Like to know more about his awards and acheuvemts

Yuvaraj
18th July 2006, 11:56 AM
hi suresh what u speaked is the fact and the truth nothing other than that. In my life i Tell u that Isai means Illayaraja no one can replace his place till this world going to the end. he is the God of Music.......... I like ur article its really superb. I like to here more from u..............

withlove
Uvaa

JanakiR
3rd August 2006, 04:01 PM
Hi Suresh what you have writen it is 100% truth Iam so happy to see this .Raja is Music Music Is Raja.
Regards
Janaki

JanakiR
3rd August 2006, 04:06 PM
Hi Suresh what you have writen it is 100% truth Iam so happy to see this .Raja is Music Music Is Raja.
Regards
Janaki

srnz
21st August 2006, 05:51 PM
Hi suresh,
please tell me these movies you talked about where raja's BGM stands out. I see a lot of movies where somehow miss appreciating it. I only notice the bad ones. For eg.. 'nooravadhu naal' - mohan, nalini,satyaraj was the worst BGM i have heard in my life. its by IR. THis is not a hate mail.
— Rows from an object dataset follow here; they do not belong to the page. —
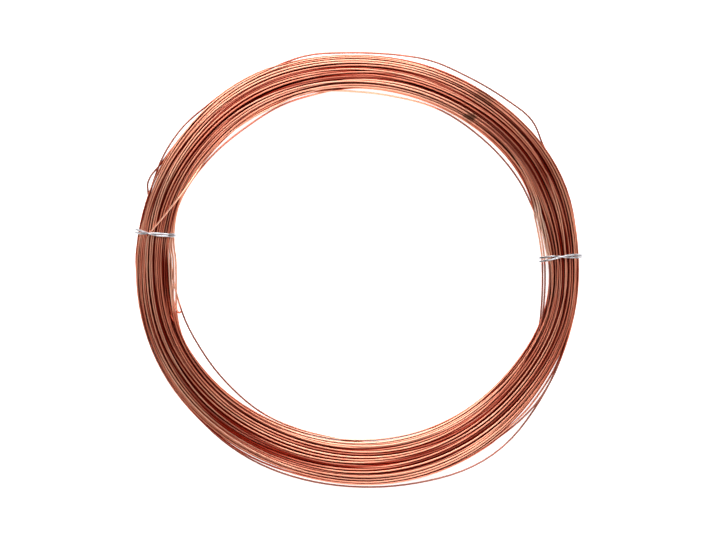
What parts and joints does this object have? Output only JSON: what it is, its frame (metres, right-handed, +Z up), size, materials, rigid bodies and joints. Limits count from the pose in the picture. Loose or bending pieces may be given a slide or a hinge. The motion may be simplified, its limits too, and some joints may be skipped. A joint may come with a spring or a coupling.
{
  "type": "copper wire coil",
  "caption": "Loose hand-sized coil of bare copper wire lying flat, tied at two opposite places with thin galvanised wire.",
  "frame": {"origin": "centre of the coil's bore, on the plane that the coil lies on", "axes": "+Z up along the bore's axis; +X towards the right-hand tie, which lies 3.7 degrees round from it"},
  "size_m": [0.1908, 0.1904, 0.0086],
  "materials": {
    "copper": "bare drawn copper wire, bright with a light tarnish",
    "galvanised_wire": "thin galvanised steel wire, satin"
  },
  "bodies": {
    "root": {"copper_wire_coil": "copper", "tie_wire_left": "galvanised_wire", "tie_wire_right": "galvanised_wire"}
  },
  "joints": []
}
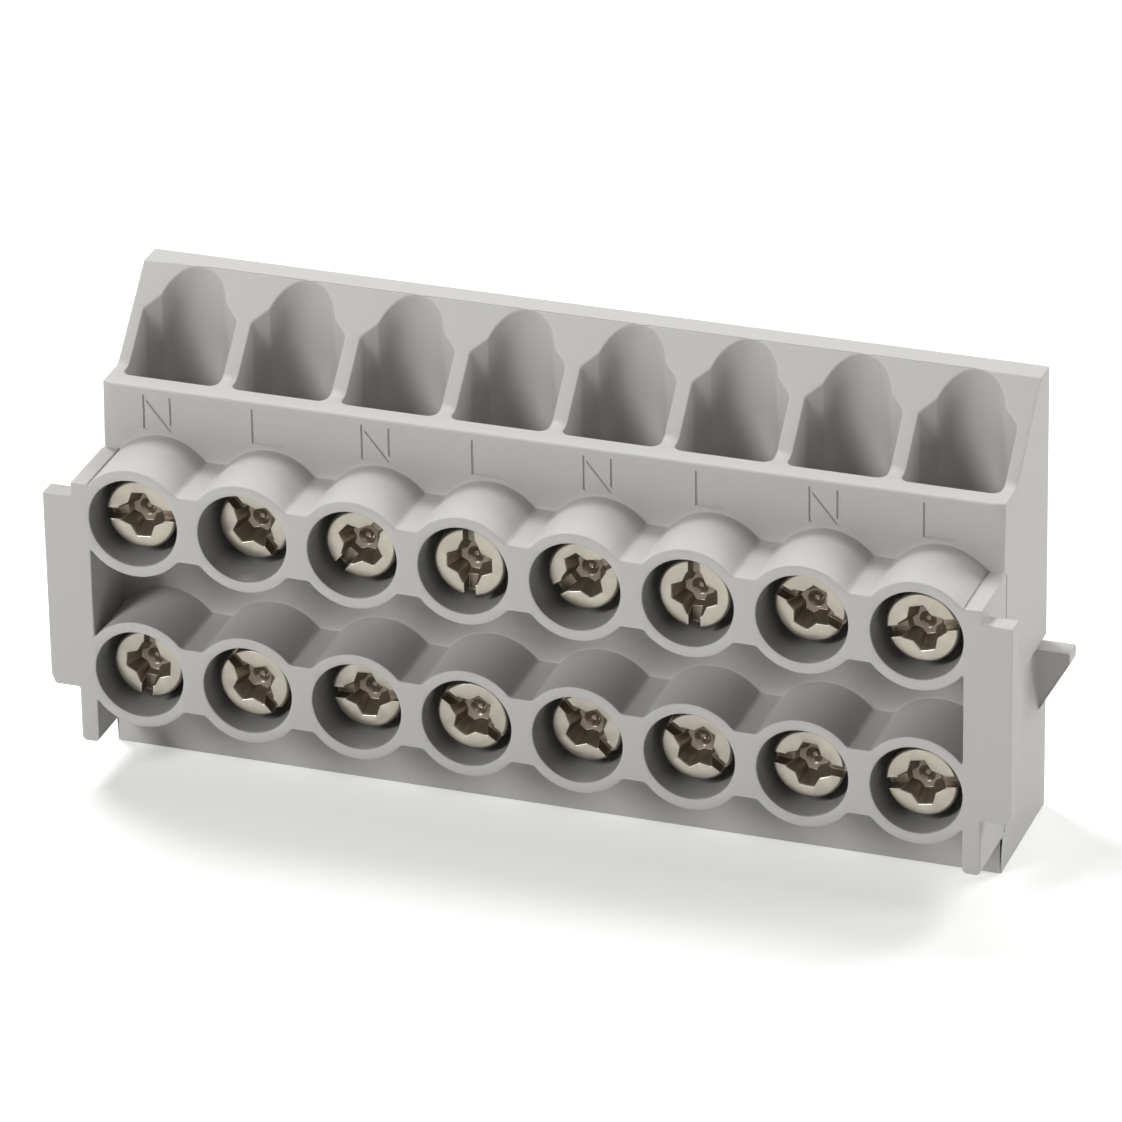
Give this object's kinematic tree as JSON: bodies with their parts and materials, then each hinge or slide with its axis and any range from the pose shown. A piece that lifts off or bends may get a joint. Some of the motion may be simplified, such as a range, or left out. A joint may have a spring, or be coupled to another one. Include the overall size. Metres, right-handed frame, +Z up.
{
  "type": "distribution terminal block",
  "caption": "Moulded terminal block with two rows of recessed clamp screws, wire funnels in a sloped top, guide ears and snap latches at its ends, and brass terminals inside.",
  "frame": {"origin": "middle of the footprint, on the surface that the block stands on", "axes": "+X along the length, +Y from the screw towers to the back, +Z up"},
  "size_m": [0.0952, 0.0226, 0.046],
  "materials": {
    "housing": "light warm grey moulded plastic with a fine even grain",
    "terminal": "extruded and drilled brass with nickel plating",
    "screw": "nickel-plated steel with a warm tone",
    "plate": "zinc-plated stamped steel"
  },
  "bodies": {
    "block": {"housing": "housing", "terminal_1": "terminal", "terminal_2": "terminal", "terminal_3": "terminal", "terminal_4": "terminal", "terminal_5": "terminal", "terminal_6": "terminal", "terminal_7": "terminal", "terminal_8": "terminal"},
    "upper_plate_1": {"upper_plate_1": "plate"},
    "upper_screw_1": {"upper_screw_1": "screw"},
    "upper_plate_2": {"upper_plate_2": "plate"},
    "upper_screw_2": {"upper_screw_2": "screw"},
    "upper_plate_3": {"upper_plate_3": "plate"},
    "upper_screw_3": {"upper_screw_3": "screw"},
    "upper_plate_4": {"upper_plate_4": "plate"},
    "upper_screw_4": {"upper_screw_4": "screw"},
    "upper_plate_5": {"upper_plate_5": "plate"},
    "upper_screw_5": {"upper_screw_5": "screw"},
    "upper_plate_6": {"upper_plate_6": "plate"},
    "upper_screw_6": {"upper_screw_6": "screw"},
    "upper_plate_7": {"upper_plate_7": "plate"},
    "upper_screw_7": {"upper_screw_7": "screw"},
    "upper_plate_8": {"upper_plate_8": "plate"},
    "upper_screw_8": {"upper_screw_8": "screw"},
    "lower_plate_1": {"lower_plate_1": "plate"},
    "lower_screw_1": {"lower_screw_1": "screw"},
    "lower_plate_2": {"lower_plate_2": "plate"},
    "lower_screw_2": {"lower_screw_2": "screw"},
    "lower_plate_3": {"lower_plate_3": "plate"},
    "lower_screw_3": {"lower_screw_3": "screw"},
    "lower_plate_4": {"lower_plate_4": "plate"},
    "lower_screw_4": {"lower_screw_4": "screw"},
    "lower_plate_5": {"lower_plate_5": "plate"},
    "lower_screw_5": {"lower_screw_5": "screw"},
    "lower_plate_6": {"lower_plate_6": "plate"},
    "lower_screw_6": {"lower_screw_6": "screw"},
    "lower_plate_7": {"lower_plate_7": "plate"},
    "lower_screw_7": {"lower_screw_7": "screw"},
    "lower_plate_8": {"lower_plate_8": "plate"},
    "lower_screw_8": {"lower_screw_8": "screw"}
  },
  "joints": [
    {"name": "upper_plate_1_slide", "type": "slide", "parent": "block", "child": "upper_plate_1", "axis": [0, 1, 0], "range_m": [-0.0005, 0.0023]},
    {"name": "upper_screw_1_turn", "type": "hinge", "parent": "upper_plate_1", "child": "upper_screw_1", "pos_m": [-0.0385, -0.00915, 0.028], "axis": [0, 1, 0], "range_deg": [-257.14, 1182.86]},
    {"name": "upper_plate_2_slide", "type": "slide", "parent": "block", "child": "upper_plate_2", "axis": [0, 1, 0], "range_m": [-0.0016, 0.0012]},
    {"name": "upper_screw_2_turn", "type": "hinge", "parent": "upper_plate_2", "child": "upper_screw_2", "pos_m": [-0.0275, -0.00805, 0.028], "axis": [0, 1, 0], "range_deg": [-822.86, 617.14]},
    {"name": "upper_plate_3_slide", "type": "slide", "parent": "block", "child": "upper_plate_3", "axis": [0, 1, 0], "range_m": [-0.0007, 0.0021]},
    {"name": "upper_screw_3_turn", "type": "hinge", "parent": "upper_plate_3", "child": "upper_screw_3", "pos_m": [-0.0165, -0.00895, 0.028], "axis": [0, 1, 0], "range_deg": [-360, 1080]},
    {"name": "upper_plate_4_slide", "type": "slide", "parent": "block", "child": "upper_plate_4", "axis": [0, 1, 0], "range_m": [-0.0002, 0.0026]},
    {"name": "upper_screw_4_turn", "type": "hinge", "parent": "upper_plate_4", "child": "upper_screw_4", "pos_m": [-0.0055, -0.00945, 0.028], "axis": [0, 1, 0], "range_deg": [-102.86, 1337.14]},
    {"name": "upper_plate_5_slide", "type": "slide", "parent": "block", "child": "upper_plate_5", "axis": [0, 1, 0], "range_m": [-0.0009, 0.0019]},
    {"name": "upper_screw_5_turn", "type": "hinge", "parent": "upper_plate_5", "child": "upper_screw_5", "pos_m": [0.0055, -0.00875, 0.028], "axis": [0, 1, 0], "range_deg": [-462.86, 977.14]},
    {"name": "upper_plate_6_slide", "type": "slide", "parent": "block", "child": "upper_plate_6", "axis": [0, 1, 0], "range_m": [-0.0003, 0.0025]},
    {"name": "upper_screw_6_turn", "type": "hinge", "parent": "upper_plate_6", "child": "upper_screw_6", "pos_m": [0.0165, -0.00935, 0.028], "axis": [0, 1, 0], "range_deg": [-154.29, 1285.71]},
    {"name": "upper_plate_7_slide", "type": "slide", "parent": "block", "child": "upper_plate_7", "axis": [0, 1, 0], "range_m": [-0.001, 0.0018]},
    {"name": "upper_screw_7_turn", "type": "hinge", "parent": "upper_plate_7", "child": "upper_screw_7", "pos_m": [0.0275, -0.00865, 0.028], "axis": [0, 1, 0], "range_deg": [-514.29, 925.71]},
    {"name": "upper_plate_8_slide", "type": "slide", "parent": "block", "child": "upper_plate_8", "axis": [0, 1, 0], "range_m": [-0.0001, 0.0027]},
    {"name": "upper_screw_8_turn", "type": "hinge", "parent": "upper_plate_8", "child": "upper_screw_8", "pos_m": [0.0385, -0.00955, 0.028], "axis": [0, 1, 0], "range_deg": [-51.43, 1388.57]},
    {"name": "lower_plate_1_slide", "type": "slide", "parent": "block", "child": "lower_plate_1", "axis": [0, 1, 0], "range_m": [-0.0007, 0.0021]},
    {"name": "lower_screw_1_turn", "type": "hinge", "parent": "lower_plate_1", "child": "lower_screw_1", "pos_m": [-0.0385, -0.00895, 0.012], "axis": [0, 1, 0], "range_deg": [-360, 1080]},
    {"name": "lower_plate_2_slide", "type": "slide", "parent": "block", "child": "lower_plate_2", "axis": [0, 1, 0], "range_m": [-0.0001, 0.0027]},
    {"name": "lower_screw_2_turn", "type": "hinge", "parent": "lower_plate_2", "child": "lower_screw_2", "pos_m": [-0.0275, -0.00955, 0.012], "axis": [0, 1, 0], "range_deg": [-51.43, 1388.57]},
    {"name": "lower_plate_3_slide", "type": "slide", "parent": "block", "child": "lower_plate_3", "axis": [0, 1, 0], "range_m": [-0.0012, 0.0016]},
    {"name": "lower_screw_3_turn", "type": "hinge", "parent": "lower_plate_3", "child": "lower_screw_3", "pos_m": [-0.0165, -0.00845, 0.012], "axis": [0, 1, 0], "range_deg": [-617.14, 822.86]},
    {"name": "lower_plate_4_slide", "type": "slide", "parent": "block", "child": "lower_plate_4", "axis": [0, 1, 0], "range_m": [0, 0.0028]},
    {"name": "lower_screw_4_turn", "type": "hinge", "parent": "lower_plate_4", "child": "lower_screw_4", "pos_m": [-0.0055, -0.00965, 0.012], "axis": [0, 1, 0], "range_deg": [0, 1440]},
    {"name": "lower_plate_5_slide", "type": "slide", "parent": "block", "child": "lower_plate_5", "axis": [0, 1, 0], "range_m": [-0.001, 0.0018]},
    {"name": "lower_screw_5_turn", "type": "hinge", "parent": "lower_plate_5", "child": "lower_screw_5", "pos_m": [0.0055, -0.00865, 0.012], "axis": [0, 1, 0], "range_deg": [-514.29, 925.71]},
    {"name": "lower_plate_6_slide", "type": "slide", "parent": "block", "child": "lower_plate_6", "axis": [0, 1, 0], "range_m": [-0.0005, 0.0023]},
    {"name": "lower_screw_6_turn", "type": "hinge", "parent": "lower_plate_6", "child": "lower_screw_6", "pos_m": [0.0165, -0.00915, 0.012], "axis": [0, 1, 0], "range_deg": [-257.14, 1182.86]},
    {"name": "lower_plate_7_slide", "type": "slide", "parent": "block", "child": "lower_plate_7", "axis": [0, 1, 0], "range_m": [-0.0003, 0.0025]},
    {"name": "lower_screw_7_turn", "type": "hinge", "parent": "lower_plate_7", "child": "lower_screw_7", "pos_m": [0.0275, -0.00935, 0.012], "axis": [0, 1, 0], "range_deg": [-154.29, 1285.71]},
    {"name": "lower_plate_8_slide", "type": "slide", "parent": "block", "child": "lower_plate_8", "axis": [0, 1, 0], "range_m": [-0.0001, 0.0027]},
    {"name": "lower_screw_8_turn", "type": "hinge", "parent": "lower_plate_8", "child": "lower_screw_8", "pos_m": [0.0385, -0.00955, 0.012], "axis": [0, 1, 0], "range_deg": [-51.43, 1388.57]}
  ],
  "couplings": [
    {"joint": "upper_screw_1_turn", "follows": "upper_plate_1_slide", "rad_per_m": 8976},
    {"joint": "upper_screw_2_turn", "follows": "upper_plate_2_slide", "rad_per_m": 8976},
    {"joint": "upper_screw_3_turn", "follows": "upper_plate_3_slide", "rad_per_m": 8976},
    {"joint": "upper_screw_4_turn", "follows": "upper_plate_4_slide", "rad_per_m": 8976},
    {"joint": "upper_screw_5_turn", "follows": "upper_plate_5_slide", "rad_per_m": 8976},
    {"joint": "upper_screw_6_turn", "follows": "upper_plate_6_slide", "rad_per_m": 8976},
    {"joint": "upper_screw_7_turn", "follows": "upper_plate_7_slide", "rad_per_m": 8976},
    {"joint": "upper_screw_8_turn", "follows": "upper_plate_8_slide", "rad_per_m": 8976},
    {"joint": "lower_screw_1_turn", "follows": "lower_plate_1_slide", "rad_per_m": 8976},
    {"joint": "lower_screw_2_turn", "follows": "lower_plate_2_slide", "rad_per_m": 8976},
    {"joint": "lower_screw_3_turn", "follows": "lower_plate_3_slide", "rad_per_m": 8976},
    {"joint": "lower_screw_4_turn", "follows": "lower_plate_4_slide", "rad_per_m": 8976},
    {"joint": "lower_screw_5_turn", "follows": "lower_plate_5_slide", "rad_per_m": 8976},
    {"joint": "lower_screw_6_turn", "follows": "lower_plate_6_slide", "rad_per_m": 8976},
    {"joint": "lower_screw_7_turn", "follows": "lower_plate_7_slide", "rad_per_m": 8976},
    {"joint": "lower_screw_8_turn", "follows": "lower_plate_8_slide", "rad_per_m": 8976}
  ]
}
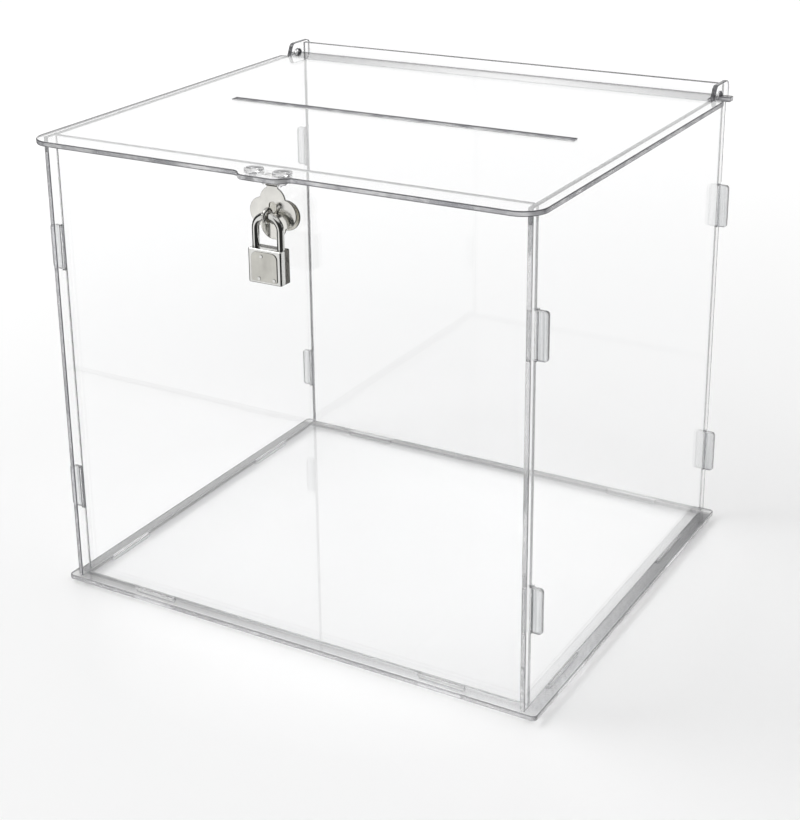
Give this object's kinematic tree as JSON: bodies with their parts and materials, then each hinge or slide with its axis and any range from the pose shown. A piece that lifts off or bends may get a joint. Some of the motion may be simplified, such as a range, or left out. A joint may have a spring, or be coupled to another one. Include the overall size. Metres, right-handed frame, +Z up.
{
  "type": "ballot box",
  "caption": "Clear sheet ballot box with a slotted hinged lid, a front tongue with a lobed metal hasp, a ring staple and a small hanging padlock.",
  "frame": {"origin": "middle of the overall box at table height, at the ends of the wall tabs that it stands on", "axes": "+Z up, +Y from the front to the back, +X to the right seen from the front"},
  "size_m": [0.314, 0.291, 0.2887],
  "materials": {
    "clear_sheet": "clear polished sheet",
    "clear_screw": "clear moulded",
    "hasp_nickel": "bright nickel plate",
    "lock_chrome": "bright chrome plate",
    "lock_face": "satin plate",
    "key_plug_brass": "machined",
    "latch_steel": "plain"
  },
  "bodies": {
    "case": {"base_panel": "clear_sheet", "front_panel": "clear_sheet", "back_panel": "clear_sheet", "left_panel": "clear_sheet", "right_panel": "clear_sheet", "staple_plate": "hasp_nickel", "staple_ring": "hasp_nickel", "staple_nut": "hasp_nickel", "staple_rivets": "hasp_nickel"},
    "lid": {"lid_panel": "clear_sheet", "hasp_screws": "clear_screw", "hasp_bracket": "clear_screw", "hasp_hinge_pin": "hasp_nickel"},
    "leaf": {"hasp_leaf": "hasp_nickel"},
    "shackle": {"shackle": "lock_chrome"},
    "padlock": {"padlock_body": "lock_chrome", "padlock_face_plate": "lock_face", "padlock_back_plate": "lock_chrome", "padlock_rivets": "lock_chrome", "shackle_keeper": "lock_chrome"},
    "plug": {"key_plug": "key_plug_brass"},
    "latch": {"latch_bolt": "latch_steel"}
  },
  "joints": [
    {"name": "lid_hinge", "type": "hinge", "parent": "case", "child": "lid", "pos_m": [0, 0.13, 0.28025], "axis": [-1, 0, 0], "range_deg": [0, 115]},
    {"name": "hasp_leaf_hinge", "type": "hinge", "parent": "lid", "child": "leaf", "pos_m": [0.0044, -0.131, 0.27485], "axis": [-1, 0, 0], "range_deg": [-86.25, 0]},
    {"name": "padlock_swing", "type": "hinge", "parent": "case", "child": "shackle", "pos_m": [0.0044, -0.1365, 0.25855], "axis": [-1, 0, 0], "range_deg": [0, 80]},
    {"name": "padlock_drop", "type": "slide", "parent": "shackle", "child": "padlock", "axis": [0, 0, -1], "range_m": [0, 0.0068]},
    {"name": "key_plug_turn", "type": "hinge", "parent": "padlock", "child": "plug", "pos_m": [0.0044, -0.1365, 0.22295], "axis": [0, 0, 1], "range_deg": [0, 90.1]},
    {"name": "latch_slide", "type": "slide", "parent": "padlock", "child": "latch", "axis": [-1, 0, 0], "range_m": [0, 0.00321]}
  ],
  "couplings": [
    {"joint": "hasp_leaf_hinge", "follows": "lid_hinge", "ratio": -0.75},
    {"joint": "key_plug_turn", "follows": "padlock_drop", "rad_per_m": 231},
    {"joint": "latch_slide", "follows": "padlock_drop", "ratio": 0.47059}
  ]
}
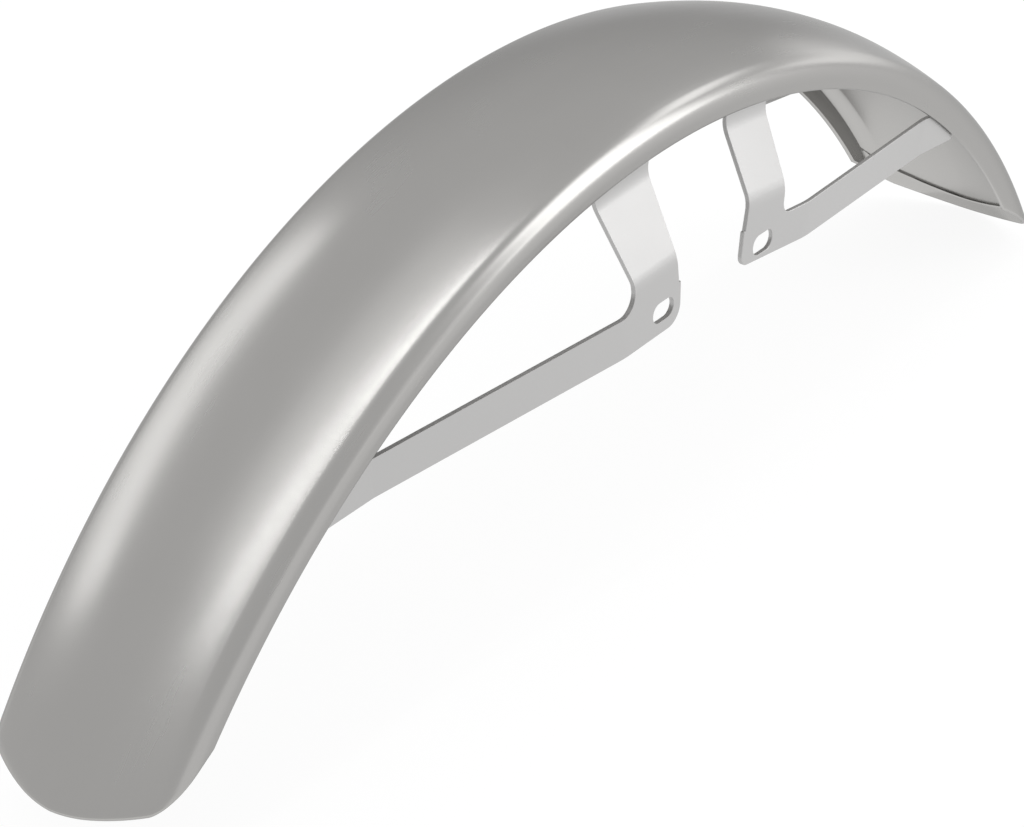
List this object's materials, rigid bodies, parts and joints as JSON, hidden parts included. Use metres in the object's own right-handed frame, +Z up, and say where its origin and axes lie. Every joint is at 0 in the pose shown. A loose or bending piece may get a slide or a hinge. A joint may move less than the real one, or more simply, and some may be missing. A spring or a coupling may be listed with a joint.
{
  "type": "motorcycle front mudguard",
  "caption": "Front mudguard for a motorcycle: an arched bare steel shell with folded hems, carried on V-shaped strap brackets whose slotted tabs bolt to the fork legs.",
  "frame": {"origin": "under the middle of the length and of the width, level with the rear end, which hangs lowest", "axes": "+X forward to the front tip, +Y to the rider's left, +Z up, with the line of the slotted holes level"},
  "size_m": [0.6372, 0.114, 0.1956],
  "materials": {
    "shell_steel": "satin",
    "bracket_steel": "satin"
  },
  "bodies": {
    "root": {"shell": "shell_steel", "bracket_front_left": "bracket_steel", "bracket_front_right": "bracket_steel", "bracket_rear_left": "bracket_steel", "bracket_rear_right": "bracket_steel"}
  },
  "joints": []
}
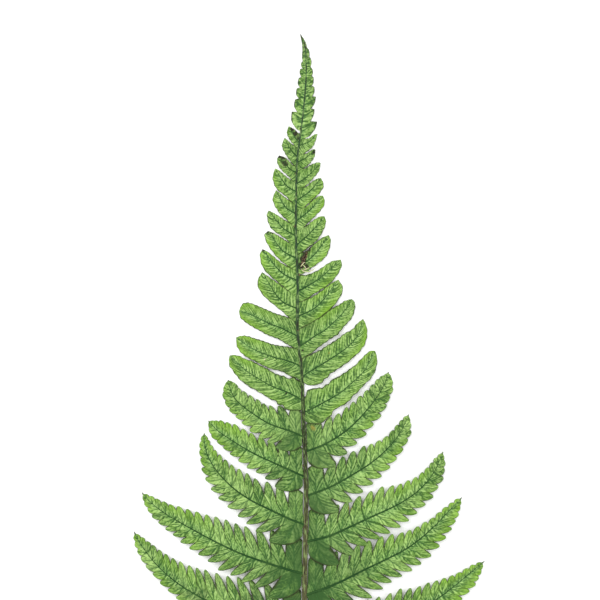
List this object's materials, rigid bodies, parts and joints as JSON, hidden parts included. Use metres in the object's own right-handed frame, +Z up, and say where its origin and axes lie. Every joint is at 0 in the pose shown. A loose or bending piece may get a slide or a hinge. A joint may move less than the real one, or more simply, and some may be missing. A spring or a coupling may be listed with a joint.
{
  "type": "dried fern frond",
  "caption": "Pressed and dried fern frond, lying flat and face up: a bare stipe, a slender rachis and paired pinnae cut into leaning lobes, narrowing to a toothed tip.",
  "frame": {"origin": "Centre of the frond's plan outline, on the surface it lies on (Z = 0).", "axes": "+Y runs along the rachis from the cut end of the stipe to the tip of the frond. +Z points up, out of the upper face of the blade. +X is to the right of the rachis, seen from above with the tip away from the viewer."},
  "size_m": [0.148, 0.3511, 0.0034],
  "materials": {
    "dried_leaf": "matte"
  },
  "bodies": {
    "root": {"fern_frond": "dried_leaf"}
  },
  "joints": []
}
I adore Raja for the songs. But i havent noticed any standout BGM like the ET, Jaws u mentioned. Jaws -specifically - i saw this interview by Spielberg where he said the mechanical shark wasn't ready for the shoot. SO they showed water (or the barrels)and with the music, people assumed the shark was there... When actually people were still working on the shark during these scenes.

Dont send me stinkers. I am asking since i want to know.